▶ [Do this]: Stop after the line containing "high the fabric": print each line exactly from the first line of the listing up to that point.

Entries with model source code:
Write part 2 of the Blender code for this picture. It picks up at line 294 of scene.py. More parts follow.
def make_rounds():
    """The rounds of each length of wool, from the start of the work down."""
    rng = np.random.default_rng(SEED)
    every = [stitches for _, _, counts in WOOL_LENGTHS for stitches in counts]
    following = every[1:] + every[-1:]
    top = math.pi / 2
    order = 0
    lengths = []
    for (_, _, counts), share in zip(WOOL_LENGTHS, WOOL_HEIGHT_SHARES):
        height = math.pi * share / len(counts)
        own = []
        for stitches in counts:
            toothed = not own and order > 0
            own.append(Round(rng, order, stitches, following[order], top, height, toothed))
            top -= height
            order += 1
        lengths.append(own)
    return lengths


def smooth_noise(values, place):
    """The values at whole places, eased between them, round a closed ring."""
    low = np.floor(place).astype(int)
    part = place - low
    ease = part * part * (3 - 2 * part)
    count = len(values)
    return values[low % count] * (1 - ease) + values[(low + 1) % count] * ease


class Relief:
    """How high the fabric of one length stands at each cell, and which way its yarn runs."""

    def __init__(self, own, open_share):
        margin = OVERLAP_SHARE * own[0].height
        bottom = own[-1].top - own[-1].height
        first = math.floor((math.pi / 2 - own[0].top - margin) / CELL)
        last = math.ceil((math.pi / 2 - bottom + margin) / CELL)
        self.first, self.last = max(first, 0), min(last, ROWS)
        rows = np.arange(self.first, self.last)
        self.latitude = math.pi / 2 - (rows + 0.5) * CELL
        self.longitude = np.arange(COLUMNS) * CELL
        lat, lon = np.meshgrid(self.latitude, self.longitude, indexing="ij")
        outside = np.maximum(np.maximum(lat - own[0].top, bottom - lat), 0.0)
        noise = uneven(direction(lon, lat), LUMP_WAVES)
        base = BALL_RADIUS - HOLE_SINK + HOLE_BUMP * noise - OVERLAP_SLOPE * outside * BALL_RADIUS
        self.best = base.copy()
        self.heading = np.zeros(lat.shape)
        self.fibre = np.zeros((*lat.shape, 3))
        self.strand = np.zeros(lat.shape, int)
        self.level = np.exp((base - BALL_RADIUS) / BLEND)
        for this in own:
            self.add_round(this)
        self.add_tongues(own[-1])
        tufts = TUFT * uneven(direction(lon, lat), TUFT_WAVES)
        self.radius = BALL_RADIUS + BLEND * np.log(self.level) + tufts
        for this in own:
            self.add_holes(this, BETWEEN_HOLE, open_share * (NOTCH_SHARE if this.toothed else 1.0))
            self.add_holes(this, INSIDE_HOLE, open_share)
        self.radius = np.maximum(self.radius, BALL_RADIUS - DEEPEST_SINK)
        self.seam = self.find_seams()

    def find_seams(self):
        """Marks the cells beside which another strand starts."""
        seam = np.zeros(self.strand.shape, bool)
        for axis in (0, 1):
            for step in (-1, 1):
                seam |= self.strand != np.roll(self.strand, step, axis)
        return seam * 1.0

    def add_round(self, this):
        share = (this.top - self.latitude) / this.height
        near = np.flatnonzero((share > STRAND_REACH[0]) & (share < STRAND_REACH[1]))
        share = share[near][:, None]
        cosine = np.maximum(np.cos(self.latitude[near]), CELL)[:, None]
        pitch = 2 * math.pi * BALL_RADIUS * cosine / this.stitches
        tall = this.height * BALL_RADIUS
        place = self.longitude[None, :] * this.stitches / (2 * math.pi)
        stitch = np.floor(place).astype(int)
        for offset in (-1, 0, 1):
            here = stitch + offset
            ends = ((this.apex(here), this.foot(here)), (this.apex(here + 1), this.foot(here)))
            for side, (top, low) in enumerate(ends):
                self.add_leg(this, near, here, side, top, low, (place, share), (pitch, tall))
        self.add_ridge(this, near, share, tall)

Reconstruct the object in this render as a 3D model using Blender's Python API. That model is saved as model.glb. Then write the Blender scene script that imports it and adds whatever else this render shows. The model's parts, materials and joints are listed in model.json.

▶ [Answer]:
Write part 2 of the Blender code for this picture. It picks up at line 294 of scene.py. More parts follow.
def make_rounds():
    """The rounds of each length of wool, from the start of the work down."""
    rng = np.random.default_rng(SEED)
    every = [stitches for _, _, counts in WOOL_LENGTHS for stitches in counts]
    following = every[1:] + every[-1:]
    top = math.pi / 2
    order = 0
    lengths = []
    for (_, _, counts), share in zip(WOOL_LENGTHS, WOOL_HEIGHT_SHARES):
        height = math.pi * share / len(counts)
        own = []
        for stitches in counts:
            toothed = not own and order > 0
            own.append(Round(rng, order, stitches, following[order], top, height, toothed))
            top -= height
            order += 1
        lengths.append(own)
    return lengths


def smooth_noise(values, place):
    """The values at whole places, eased between them, round a closed ring."""
    low = np.floor(place).astype(int)
    part = place - low
    ease = part * part * (3 - 2 * part)
    count = len(values)
    return values[low % count] * (1 - ease) + values[(low + 1) % count] * ease


class Relief:
    """How high the fabric of one length stands at each cell, and which way its yarn runs."""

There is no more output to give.